## Required work
Keep to the lines between the one holding "# ---- Nails, one" and the one holding "bpy.data.objects.remove(obj)", inclusive, and write them out exactly.

>> Begin Given data

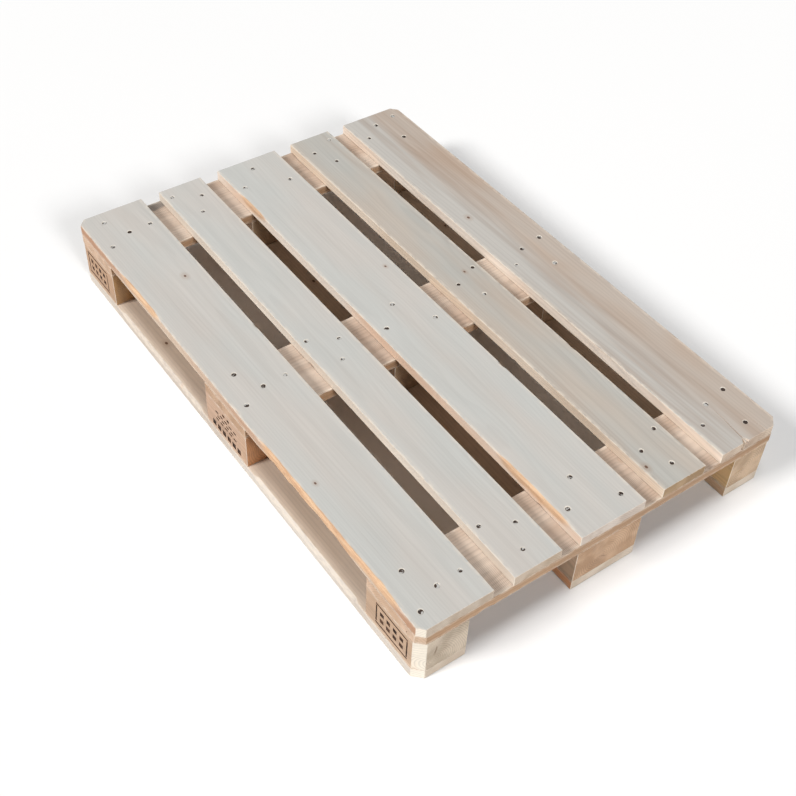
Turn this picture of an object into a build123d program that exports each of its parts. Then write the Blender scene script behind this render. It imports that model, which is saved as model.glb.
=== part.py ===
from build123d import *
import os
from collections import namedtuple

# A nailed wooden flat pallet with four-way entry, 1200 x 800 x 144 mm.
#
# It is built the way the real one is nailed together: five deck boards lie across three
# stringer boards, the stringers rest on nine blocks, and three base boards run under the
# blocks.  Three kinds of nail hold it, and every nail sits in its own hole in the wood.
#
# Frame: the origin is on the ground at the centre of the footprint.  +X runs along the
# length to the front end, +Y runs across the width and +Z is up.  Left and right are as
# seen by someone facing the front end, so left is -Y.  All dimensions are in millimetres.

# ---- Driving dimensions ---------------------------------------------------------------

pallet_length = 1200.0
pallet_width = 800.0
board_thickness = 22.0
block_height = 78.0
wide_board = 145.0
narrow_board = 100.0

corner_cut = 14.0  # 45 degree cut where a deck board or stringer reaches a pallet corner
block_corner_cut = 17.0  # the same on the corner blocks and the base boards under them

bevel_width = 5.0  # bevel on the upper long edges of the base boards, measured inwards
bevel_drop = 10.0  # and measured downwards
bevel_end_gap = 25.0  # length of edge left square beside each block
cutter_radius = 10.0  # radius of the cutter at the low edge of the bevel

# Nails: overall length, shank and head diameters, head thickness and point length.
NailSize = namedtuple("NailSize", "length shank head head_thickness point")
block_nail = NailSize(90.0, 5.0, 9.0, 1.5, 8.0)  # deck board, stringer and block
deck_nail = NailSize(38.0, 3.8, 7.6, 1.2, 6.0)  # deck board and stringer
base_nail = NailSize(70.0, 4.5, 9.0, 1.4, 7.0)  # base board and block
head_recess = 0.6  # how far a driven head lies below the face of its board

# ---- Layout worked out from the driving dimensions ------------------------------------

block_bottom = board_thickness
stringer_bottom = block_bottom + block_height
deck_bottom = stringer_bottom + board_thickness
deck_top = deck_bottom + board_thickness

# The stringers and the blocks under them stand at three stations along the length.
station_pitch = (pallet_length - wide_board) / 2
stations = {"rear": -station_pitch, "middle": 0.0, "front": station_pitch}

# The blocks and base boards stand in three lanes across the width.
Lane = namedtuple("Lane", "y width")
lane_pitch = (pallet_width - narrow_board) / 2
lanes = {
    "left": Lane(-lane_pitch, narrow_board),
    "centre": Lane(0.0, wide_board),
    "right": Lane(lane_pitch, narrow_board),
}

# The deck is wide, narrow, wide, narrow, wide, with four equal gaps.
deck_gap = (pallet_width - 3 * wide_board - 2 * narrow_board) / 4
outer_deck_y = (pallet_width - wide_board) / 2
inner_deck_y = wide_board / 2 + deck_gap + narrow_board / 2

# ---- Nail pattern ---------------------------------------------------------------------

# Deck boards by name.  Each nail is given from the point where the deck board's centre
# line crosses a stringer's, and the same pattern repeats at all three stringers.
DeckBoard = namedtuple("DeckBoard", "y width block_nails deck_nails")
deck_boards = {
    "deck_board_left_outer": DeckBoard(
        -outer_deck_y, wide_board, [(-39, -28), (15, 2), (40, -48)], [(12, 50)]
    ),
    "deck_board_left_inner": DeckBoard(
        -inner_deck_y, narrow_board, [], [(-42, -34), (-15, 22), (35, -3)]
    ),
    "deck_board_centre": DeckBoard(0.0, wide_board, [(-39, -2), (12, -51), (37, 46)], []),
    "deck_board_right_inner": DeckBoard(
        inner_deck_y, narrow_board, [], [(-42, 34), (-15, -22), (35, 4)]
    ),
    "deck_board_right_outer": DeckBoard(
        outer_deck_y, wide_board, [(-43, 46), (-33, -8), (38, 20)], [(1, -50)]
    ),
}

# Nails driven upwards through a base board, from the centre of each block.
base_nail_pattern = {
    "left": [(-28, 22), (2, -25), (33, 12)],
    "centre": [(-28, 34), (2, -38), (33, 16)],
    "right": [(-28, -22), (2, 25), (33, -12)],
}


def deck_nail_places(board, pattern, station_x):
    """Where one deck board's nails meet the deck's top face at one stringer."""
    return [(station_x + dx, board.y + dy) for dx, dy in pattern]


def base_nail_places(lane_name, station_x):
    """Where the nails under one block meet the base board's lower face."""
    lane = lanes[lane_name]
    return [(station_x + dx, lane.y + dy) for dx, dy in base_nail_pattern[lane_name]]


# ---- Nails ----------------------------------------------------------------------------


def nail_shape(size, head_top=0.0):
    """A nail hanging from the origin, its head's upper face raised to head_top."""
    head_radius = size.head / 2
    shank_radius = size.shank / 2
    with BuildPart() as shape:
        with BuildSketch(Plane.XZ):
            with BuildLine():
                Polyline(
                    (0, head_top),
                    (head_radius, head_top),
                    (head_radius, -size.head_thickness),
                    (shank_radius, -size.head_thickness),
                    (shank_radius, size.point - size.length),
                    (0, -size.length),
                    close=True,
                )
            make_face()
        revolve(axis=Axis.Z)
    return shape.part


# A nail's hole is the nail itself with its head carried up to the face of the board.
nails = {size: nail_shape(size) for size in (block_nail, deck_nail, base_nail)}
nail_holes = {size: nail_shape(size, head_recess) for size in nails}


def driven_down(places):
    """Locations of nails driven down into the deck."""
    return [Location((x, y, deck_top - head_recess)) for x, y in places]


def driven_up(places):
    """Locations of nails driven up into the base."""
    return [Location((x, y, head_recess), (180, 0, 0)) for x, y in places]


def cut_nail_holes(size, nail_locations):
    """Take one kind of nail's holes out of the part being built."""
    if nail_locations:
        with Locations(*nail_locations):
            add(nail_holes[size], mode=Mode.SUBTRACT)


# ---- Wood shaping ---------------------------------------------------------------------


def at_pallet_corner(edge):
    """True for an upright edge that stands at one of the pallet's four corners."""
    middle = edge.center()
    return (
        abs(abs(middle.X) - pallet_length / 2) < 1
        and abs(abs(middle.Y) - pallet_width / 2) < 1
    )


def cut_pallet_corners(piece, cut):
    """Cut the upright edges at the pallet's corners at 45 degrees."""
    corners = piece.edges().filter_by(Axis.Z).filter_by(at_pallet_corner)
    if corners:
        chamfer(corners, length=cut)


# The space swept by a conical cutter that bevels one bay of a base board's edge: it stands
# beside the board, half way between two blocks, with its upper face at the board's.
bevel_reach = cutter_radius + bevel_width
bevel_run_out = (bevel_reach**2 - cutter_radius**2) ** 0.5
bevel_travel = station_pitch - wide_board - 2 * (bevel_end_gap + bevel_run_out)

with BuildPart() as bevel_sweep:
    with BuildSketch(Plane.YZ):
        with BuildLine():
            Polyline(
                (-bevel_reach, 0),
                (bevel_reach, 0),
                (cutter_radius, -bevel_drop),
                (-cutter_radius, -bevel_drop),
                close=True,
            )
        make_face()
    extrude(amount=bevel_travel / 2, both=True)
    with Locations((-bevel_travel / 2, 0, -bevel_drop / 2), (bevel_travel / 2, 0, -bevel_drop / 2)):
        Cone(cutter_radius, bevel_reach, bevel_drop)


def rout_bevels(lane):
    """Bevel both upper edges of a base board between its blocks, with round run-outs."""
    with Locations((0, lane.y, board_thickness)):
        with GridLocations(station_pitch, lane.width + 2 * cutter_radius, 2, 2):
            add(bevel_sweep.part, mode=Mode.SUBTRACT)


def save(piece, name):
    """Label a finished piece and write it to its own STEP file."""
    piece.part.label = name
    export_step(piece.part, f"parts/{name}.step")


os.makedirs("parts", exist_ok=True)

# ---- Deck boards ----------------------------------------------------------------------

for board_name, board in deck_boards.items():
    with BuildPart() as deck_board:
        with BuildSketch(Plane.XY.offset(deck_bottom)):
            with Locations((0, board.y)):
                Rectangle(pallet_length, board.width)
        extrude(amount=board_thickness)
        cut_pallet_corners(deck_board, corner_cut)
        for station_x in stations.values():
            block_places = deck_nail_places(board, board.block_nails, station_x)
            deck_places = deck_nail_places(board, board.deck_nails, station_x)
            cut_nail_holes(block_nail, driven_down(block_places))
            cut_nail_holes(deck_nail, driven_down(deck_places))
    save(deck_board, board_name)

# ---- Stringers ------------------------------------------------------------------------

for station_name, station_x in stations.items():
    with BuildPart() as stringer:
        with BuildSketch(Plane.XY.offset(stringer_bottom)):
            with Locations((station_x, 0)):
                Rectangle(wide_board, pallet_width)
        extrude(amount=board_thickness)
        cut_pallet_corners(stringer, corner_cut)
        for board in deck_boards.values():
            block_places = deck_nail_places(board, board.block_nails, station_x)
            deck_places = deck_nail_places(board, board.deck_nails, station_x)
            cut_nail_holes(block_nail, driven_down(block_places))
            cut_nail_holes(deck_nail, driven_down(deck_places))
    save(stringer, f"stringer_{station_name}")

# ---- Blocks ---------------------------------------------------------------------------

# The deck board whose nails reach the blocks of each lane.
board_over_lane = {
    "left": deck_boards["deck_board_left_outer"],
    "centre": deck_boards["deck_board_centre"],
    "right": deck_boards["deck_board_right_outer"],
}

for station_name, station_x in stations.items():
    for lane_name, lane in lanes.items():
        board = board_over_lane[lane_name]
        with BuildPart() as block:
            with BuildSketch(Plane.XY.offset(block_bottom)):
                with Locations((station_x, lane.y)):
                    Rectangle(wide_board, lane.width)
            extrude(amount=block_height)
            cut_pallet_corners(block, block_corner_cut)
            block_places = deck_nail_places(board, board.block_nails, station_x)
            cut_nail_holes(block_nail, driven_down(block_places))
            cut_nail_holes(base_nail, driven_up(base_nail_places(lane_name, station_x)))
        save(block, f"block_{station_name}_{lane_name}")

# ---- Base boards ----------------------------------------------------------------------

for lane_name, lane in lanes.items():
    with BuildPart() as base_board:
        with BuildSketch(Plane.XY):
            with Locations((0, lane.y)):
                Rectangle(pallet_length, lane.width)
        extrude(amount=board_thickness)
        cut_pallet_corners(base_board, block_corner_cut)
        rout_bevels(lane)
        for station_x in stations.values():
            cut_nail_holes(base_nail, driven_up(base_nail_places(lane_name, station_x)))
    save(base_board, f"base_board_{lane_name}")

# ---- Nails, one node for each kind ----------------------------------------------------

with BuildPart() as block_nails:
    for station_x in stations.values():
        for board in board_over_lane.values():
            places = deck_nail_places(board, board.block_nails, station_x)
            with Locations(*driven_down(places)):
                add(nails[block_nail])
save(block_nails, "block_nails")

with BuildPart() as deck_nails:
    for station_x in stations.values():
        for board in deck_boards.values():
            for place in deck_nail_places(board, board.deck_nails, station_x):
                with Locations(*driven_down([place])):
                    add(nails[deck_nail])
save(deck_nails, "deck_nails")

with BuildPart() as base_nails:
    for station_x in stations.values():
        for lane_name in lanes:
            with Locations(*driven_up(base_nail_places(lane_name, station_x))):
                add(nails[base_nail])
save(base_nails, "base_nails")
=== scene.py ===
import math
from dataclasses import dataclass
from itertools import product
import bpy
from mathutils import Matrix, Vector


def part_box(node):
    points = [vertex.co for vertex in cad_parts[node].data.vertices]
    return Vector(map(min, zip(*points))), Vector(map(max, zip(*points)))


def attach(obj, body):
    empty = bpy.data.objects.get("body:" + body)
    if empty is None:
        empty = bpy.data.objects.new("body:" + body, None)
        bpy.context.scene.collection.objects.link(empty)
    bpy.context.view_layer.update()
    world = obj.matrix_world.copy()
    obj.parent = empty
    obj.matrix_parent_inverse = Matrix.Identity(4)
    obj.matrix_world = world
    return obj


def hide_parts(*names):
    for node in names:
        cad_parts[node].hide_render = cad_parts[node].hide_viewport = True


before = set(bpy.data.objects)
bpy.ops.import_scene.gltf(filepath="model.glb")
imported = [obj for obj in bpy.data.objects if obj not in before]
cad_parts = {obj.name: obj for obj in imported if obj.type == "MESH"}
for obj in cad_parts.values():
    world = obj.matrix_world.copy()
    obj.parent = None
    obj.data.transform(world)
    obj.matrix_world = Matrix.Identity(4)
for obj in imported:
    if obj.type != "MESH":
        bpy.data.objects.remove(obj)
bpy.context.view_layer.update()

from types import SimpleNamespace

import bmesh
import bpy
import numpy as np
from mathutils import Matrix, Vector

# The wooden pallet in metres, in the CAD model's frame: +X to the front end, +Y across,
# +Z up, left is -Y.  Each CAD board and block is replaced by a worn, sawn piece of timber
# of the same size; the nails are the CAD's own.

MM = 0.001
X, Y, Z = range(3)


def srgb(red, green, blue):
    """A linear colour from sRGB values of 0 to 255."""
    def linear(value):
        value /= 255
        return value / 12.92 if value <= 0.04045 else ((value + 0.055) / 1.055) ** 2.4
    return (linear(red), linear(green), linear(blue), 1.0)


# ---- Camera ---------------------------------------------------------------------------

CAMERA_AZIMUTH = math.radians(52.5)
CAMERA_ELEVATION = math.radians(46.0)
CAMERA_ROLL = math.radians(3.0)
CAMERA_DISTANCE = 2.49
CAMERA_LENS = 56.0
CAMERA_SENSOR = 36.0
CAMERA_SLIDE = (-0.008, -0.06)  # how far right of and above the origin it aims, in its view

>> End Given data

## Output
# ---- Nails, one node for each kind ----------------------------------------------------

with BuildPart() as block_nails:
    for station_x in stations.values():
        for board in board_over_lane.values():
            places = deck_nail_places(board, board.block_nails, station_x)
            with Locations(*driven_down(places)):
                add(nails[block_nail])
save(block_nails, "block_nails")

with BuildPart() as deck_nails:
    for station_x in stations.values():
        for board in deck_boards.values():
            for place in deck_nail_places(board, board.deck_nails, station_x):
                with Locations(*driven_down([place])):
                    add(nails[deck_nail])
save(deck_nails, "deck_nails")

with BuildPart() as base_nails:
    for station_x in stations.values():
        for lane_name in lanes:
            with Locations(*driven_up(base_nail_places(lane_name, station_x))):
                add(nails[base_nail])
save(base_nails, "base_nails")
=== scene.py ===
import math
from dataclasses import dataclass
from itertools import product
import bpy
from mathutils import Matrix, Vector


def part_box(node):
    points = [vertex.co for vertex in cad_parts[node].data.vertices]
    return Vector(map(min, zip(*points))), Vector(map(max, zip(*points)))


def attach(obj, body):
    empty = bpy.data.objects.get("body:" + body)
    if empty is None:
        empty = bpy.data.objects.new("body:" + body, None)
        bpy.context.scene.collection.objects.link(empty)
    bpy.context.view_layer.update()
    world = obj.matrix_world.copy()
    obj.parent = empty
    obj.matrix_parent_inverse = Matrix.Identity(4)
    obj.matrix_world = world
    return obj


def hide_parts(*names):
    for node in names:
        cad_parts[node].hide_render = cad_parts[node].hide_viewport = True


before = set(bpy.data.objects)
bpy.ops.import_scene.gltf(filepath="model.glb")
imported = [obj for obj in bpy.data.objects if obj not in before]
cad_parts = {obj.name: obj for obj in imported if obj.type == "MESH"}
for obj in cad_parts.values():
    world = obj.matrix_world.copy()
    obj.parent = None
    obj.data.transform(world)
    obj.matrix_world = Matrix.Identity(4)
for obj in imported:
    if obj.type != "MESH":
        bpy.data.objects.remove(obj)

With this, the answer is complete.